→ Request: The listing below should be written out exactly; please include all of it.

→ Data excerpt:
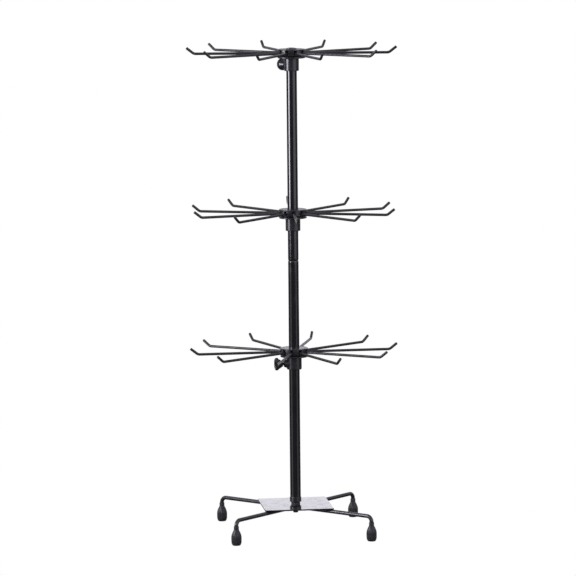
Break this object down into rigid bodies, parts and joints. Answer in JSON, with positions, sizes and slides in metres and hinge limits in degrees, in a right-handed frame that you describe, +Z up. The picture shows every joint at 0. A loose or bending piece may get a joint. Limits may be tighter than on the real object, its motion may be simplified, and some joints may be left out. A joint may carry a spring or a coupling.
{
  "type": "rotating counter display rack",
  "caption": "Free-standing counter rack: a slim turning pole on a splayed four-foot base carries three spinning, height-adjustable wheels of radiating wire hooks.",
  "frame": {"origin": "on the floor, on the axis of the pole", "axes": "+Z up along the pole; +X to the right and +Y to the back, along the edges of the base plate"},
  "size_m": [0.3164, 0.3158, 0.7348],
  "materials": {
    "plate_coat": "gloss black powder coat",
    "leg_coat": "gloss black powder coat",
    "tube_coat": "gloss black powder coat",
    "hook_coat": "gloss black powder coat",
    "hub_plastic": "moulded gloss black",
    "knob_plastic": "moulded gloss black",
    "cap_plastic": "moulded gloss black",
    "bush_plastic": "moulded satin black",
    "foot_rubber": "moulded black",
    "zinc_steel": "bright zinc plated",
    "insert_brass": "knurled brass",
    "black_steel": "black zinc plated",
    "nylon": "black nylon"
  },
  "bodies": {
    "base": {"base_plate": "plate_coat", "leg_front_left": "leg_coat", "leg_front_right": "leg_coat", "leg_rear_left": "leg_coat", "leg_rear_right": "leg_coat", "leg_welds": "leg_coat", "foot_front_left": "foot_rubber", "foot_front_right": "foot_rubber", "foot_rear_left": "foot_rubber", "foot_rear_right": "foot_rubber", "spindle_stud": "black_steel", "spindle_washer": "black_steel", "spindle_nut": "black_steel", "spindle_jam_nut": "black_steel", "thrust_washer": "nylon"},
    "pole": {"lower_tube": "tube_coat", "upper_tube": "tube_coat", "tube_joiner": "zinc_steel", "pole_foot_bush": "bush_plastic", "spindle_top_bush": "bush_plastic", "pole_cap": "cap_plastic"},
    "top_collar": {"top_collar": "hub_plastic", "top_insert": "insert_brass"},
    "top_clamp_screw": {"top_clamp_screw": "black_steel"},
    "top_clamp_knob": {"top_clamp_knob": "knob_plastic"},
    "top_wheel": {"top_wheel": "hub_plastic", "top_wheel_cover": "hub_plastic", "top_hooks": "hook_coat"},
    "middle_collar": {"middle_collar": "hub_plastic", "middle_insert": "insert_brass"},
    "middle_clamp_screw": {"middle_clamp_screw": "black_steel"},
    "middle_clamp_knob": {"middle_clamp_knob": "knob_plastic"},
    "middle_wheel": {"middle_wheel": "hub_plastic", "middle_wheel_cover": "hub_plastic", "middle_hooks": "hook_coat"},
    "bottom_collar": {"bottom_collar": "hub_plastic", "bottom_insert": "insert_brass"},
    "bottom_clamp_screw": {"bottom_clamp_screw": "black_steel"},
    "bottom_clamp_knob": {"bottom_clamp_knob": "knob_plastic"},
    "bottom_wheel": {"bottom_wheel": "hub_plastic", "bottom_wheel_cover": "hub_plastic", "bottom_hooks": "hook_coat"}
  },
  "joints": [
    {"name": "pole_spin", "type": "hinge", "parent": "base", "child": "pole", "pos_m": [0, 0, 0.0452], "axis": [0, 0, 1], "continuous": true},
    {"name": "top_collar_slide", "type": "slide", "parent": "pole", "child": "top_collar", "axis": [0, 0, 1], "range_m": [-0.1, 0]},
    {"name": "top_wheel_spin", "type": "hinge", "parent": "top_collar", "child": "top_wheel", "pos_m": [0, 0, 0.7243], "axis": [0, 0, 1], "continuous": true},
    {"name": "top_clamp_travel", "type": "slide", "parent": "top_collar", "child": "top_clamp_screw", "axis": [-0.3746, 0.9272, 0], "range_m": [0, 0.004]},
    {"name": "top_clamp_turn", "type": "hinge", "parent": "top_clamp_screw", "child": "top_clamp_knob", "pos_m": [-0.00749, 0.01854, 0.70635], "axis": [-0.3746, 0.9272, 0], "range_deg": [0, 1800]},
    {"name": "middle_collar_slide", "type": "slide", "parent": "pole", "child": "middle_collar", "axis": [0, 0, 1], "range_m": [-0.08, 0.08]},
    {"name": "middle_wheel_spin", "type": "hinge", "parent": "middle_collar", "child": "middle_wheel", "pos_m": [0, 0, 0.484], "axis": [0, 0, 1], "continuous": true},
    {"name": "middle_clamp_travel", "type": "slide", "parent": "middle_collar", "child": "middle_clamp_screw", "axis": [0.1219, 0.9925, 0], "range_m": [0, 0.004]},
    {"name": "middle_clamp_turn", "type": "hinge", "parent": "middle_clamp_screw", "child": "middle_clamp_knob", "pos_m": [0.00244, 0.01985, 0.46605], "axis": [0.1219, 0.9925, 0], "range_deg": [0, 1800]},
    {"name": "bottom_collar_slide", "type": "slide", "parent": "pole", "child": "bottom_collar", "axis": [0, 0, 1], "range_m": [-0.1, 0.08]},
    {"name": "bottom_wheel_spin", "type": "hinge", "parent": "bottom_collar", "child": "bottom_wheel", "pos_m": [0, 0, 0.274], "axis": [0, 0, 1], "continuous": true},
    {"name": "bottom_clamp_travel", "type": "slide", "parent": "bottom_collar", "child": "bottom_clamp_screw", "axis": [-0.9976, -0.0698, 0], "range_m": [0, 0.004]},
    {"name": "bottom_clamp_turn", "type": "hinge", "parent": "bottom_clamp_screw", "child": "bottom_clamp_knob", "pos_m": [-0.01995, -0.00139, 0.25605], "axis": [-0.9976, -0.0698, 0], "range_deg": [0, 1800]}
  ],
  "couplings": [
    {"joint": "top_clamp_turn", "follows": "top_clamp_travel", "rad_per_m": 7854},
    {"joint": "middle_clamp_turn", "follows": "middle_clamp_travel", "rad_per_m": 7854},
    {"joint": "bottom_clamp_turn", "follows": "bottom_clamp_travel", "rad_per_m": 7854}
  ]
}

→ Response to this exercise:
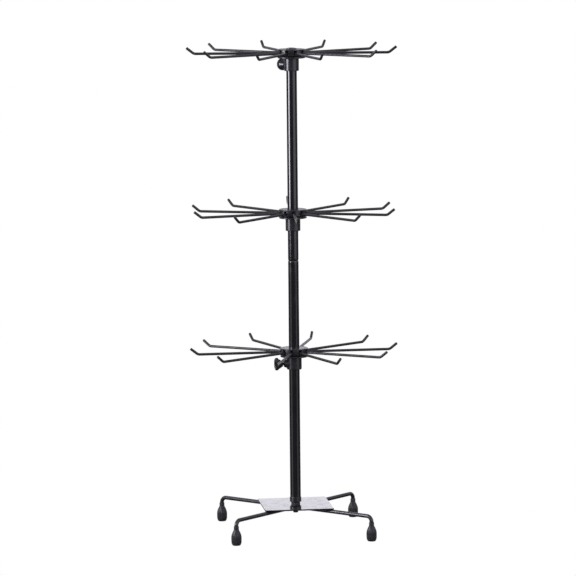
Break this object down into rigid bodies, parts and joints. Answer in JSON, with positions, sizes and slides in metres and hinge limits in degrees, in a right-handed frame that you describe, +Z up. The picture shows every joint at 0. A loose or bending piece may get a joint. Limits may be tighter than on the real object, its motion may be simplified, and some joints may be left out. A joint may carry a spring or a coupling.
{
  "type": "rotating counter display rack",
  "caption": "Free-standing counter rack: a slim turning pole on a splayed four-foot base carries three spinning, height-adjustable wheels of radiating wire hooks.",
  "frame": {"origin": "on the floor, on the axis of the pole", "axes": "+Z up along the pole; +X to the right and +Y to the back, along the edges of the base plate"},
  "size_m": [0.3164, 0.3158, 0.7348],
  "materials": {
    "plate_coat": "gloss black powder coat",
    "leg_coat": "gloss black powder coat",
    "tube_coat": "gloss black powder coat",
    "hook_coat": "gloss black powder coat",
    "hub_plastic": "moulded gloss black",
    "knob_plastic": "moulded gloss black",
    "cap_plastic": "moulded gloss black",
    "bush_plastic": "moulded satin black",
    "foot_rubber": "moulded black",
    "zinc_steel": "bright zinc plated",
    "insert_brass": "knurled brass",
    "black_steel": "black zinc plated",
    "nylon": "black nylon"
  },
  "bodies": {
    "base": {"base_plate": "plate_coat", "leg_front_left": "leg_coat", "leg_front_right": "leg_coat", "leg_rear_left": "leg_coat", "leg_rear_right": "leg_coat", "leg_welds": "leg_coat", "foot_front_left": "foot_rubber", "foot_front_right": "foot_rubber", "foot_rear_left": "foot_rubber", "foot_rear_right": "foot_rubber", "spindle_stud": "black_steel", "spindle_washer": "black_steel", "spindle_nut": "black_steel", "spindle_jam_nut": "black_steel", "thrust_washer": "nylon"},
    "pole": {"lower_tube": "tube_coat", "upper_tube": "tube_coat", "tube_joiner": "zinc_steel", "pole_foot_bush": "bush_plastic", "spindle_top_bush": "bush_plastic", "pole_cap": "cap_plastic"},
    "top_collar": {"top_collar": "hub_plastic", "top_insert": "insert_brass"},
    "top_clamp_screw": {"top_clamp_screw": "black_steel"},
    "top_clamp_knob": {"top_clamp_knob": "knob_plastic"},
    "top_wheel": {"top_wheel": "hub_plastic", "top_wheel_cover": "hub_plastic", "top_hooks": "hook_coat"},
    "middle_collar": {"middle_collar": "hub_plastic", "middle_insert": "insert_brass"},
    "middle_clamp_screw": {"middle_clamp_screw": "black_steel"},
    "middle_clamp_knob": {"middle_clamp_knob": "knob_plastic"},
    "middle_wheel": {"middle_wheel": "hub_plastic", "middle_wheel_cover": "hub_plastic", "middle_hooks": "hook_coat"},
    "bottom_collar": {"bottom_collar": "hub_plastic", "bottom_insert": "insert_brass"},
    "bottom_clamp_screw": {"bottom_clamp_screw": "black_steel"},
    "bottom_clamp_knob": {"bottom_clamp_knob": "knob_plastic"},
    "bottom_wheel": {"bottom_wheel": "hub_plastic", "bottom_wheel_cover": "hub_plastic", "bottom_hooks": "hook_coat"}
  },
  "joints": [
    {"name": "pole_spin", "type": "hinge", "parent": "base", "child": "pole", "pos_m": [0, 0, 0.0452], "axis": [0, 0, 1], "continuous": true},
    {"name": "top_collar_slide", "type": "slide", "parent": "pole", "child": "top_collar", "axis": [0, 0, 1], "range_m": [-0.1, 0]},
    {"name": "top_wheel_spin", "type": "hinge", "parent": "top_collar", "child": "top_wheel", "pos_m": [0, 0, 0.7243], "axis": [0, 0, 1], "continuous": true},
    {"name": "top_clamp_travel", "type": "slide", "parent": "top_collar", "child": "top_clamp_screw", "axis": [-0.3746, 0.9272, 0], "range_m": [0, 0.004]},
    {"name": "top_clamp_turn", "type": "hinge", "parent": "top_clamp_screw", "child": "top_clamp_knob", "pos_m": [-0.00749, 0.01854, 0.70635], "axis": [-0.3746, 0.9272, 0], "range_deg": [0, 1800]},
    {"name": "middle_collar_slide", "type": "slide", "parent": "pole", "child": "middle_collar", "axis": [0, 0, 1], "range_m": [-0.08, 0.08]},
    {"name": "middle_wheel_spin", "type": "hinge", "parent": "middle_collar", "child": "middle_wheel", "pos_m": [0, 0, 0.484], "axis": [0, 0, 1], "continuous": true},
    {"name": "middle_clamp_travel", "type": "slide", "parent": "middle_collar", "child": "middle_clamp_screw", "axis": [0.1219, 0.9925, 0], "range_m": [0, 0.004]},
    {"name": "middle_clamp_turn", "type": "hinge", "parent": "middle_clamp_screw", "child": "middle_clamp_knob", "pos_m": [0.00244, 0.01985, 0.46605], "axis": [0.1219, 0.9925, 0], "range_deg": [0, 1800]},
    {"name": "bottom_collar_slide", "type": "slide", "parent": "pole", "child": "bottom_collar", "axis": [0, 0, 1], "range_m": [-0.1, 0.08]},
    {"name": "bottom_wheel_spin", "type": "hinge", "parent": "bottom_collar", "child": "bottom_wheel", "pos_m": [0, 0, 0.274], "axis": [0, 0, 1], "continuous": true},
    {"name": "bottom_clamp_travel", "type": "slide", "parent": "bottom_collar", "child": "bottom_clamp_screw", "axis": [-0.9976, -0.0698, 0], "range_m": [0, 0.004]},
    {"name": "bottom_clamp_turn", "type": "hinge", "parent": "bottom_clamp_screw", "child": "bottom_clamp_knob", "pos_m": [-0.01995, -0.00139, 0.25605], "axis": [-0.9976, -0.0698, 0], "range_deg": [0, 1800]}
  ],
  "couplings": [
    {"joint": "top_clamp_turn", "follows": "top_clamp_travel", "rad_per_m": 7854},
    {"joint": "middle_clamp_turn", "follows": "middle_clamp_travel", "rad_per_m": 7854},
    {"joint": "bottom_clamp_turn", "follows": "bottom_clamp_travel", "rad_per_m": 7854}
  ]
}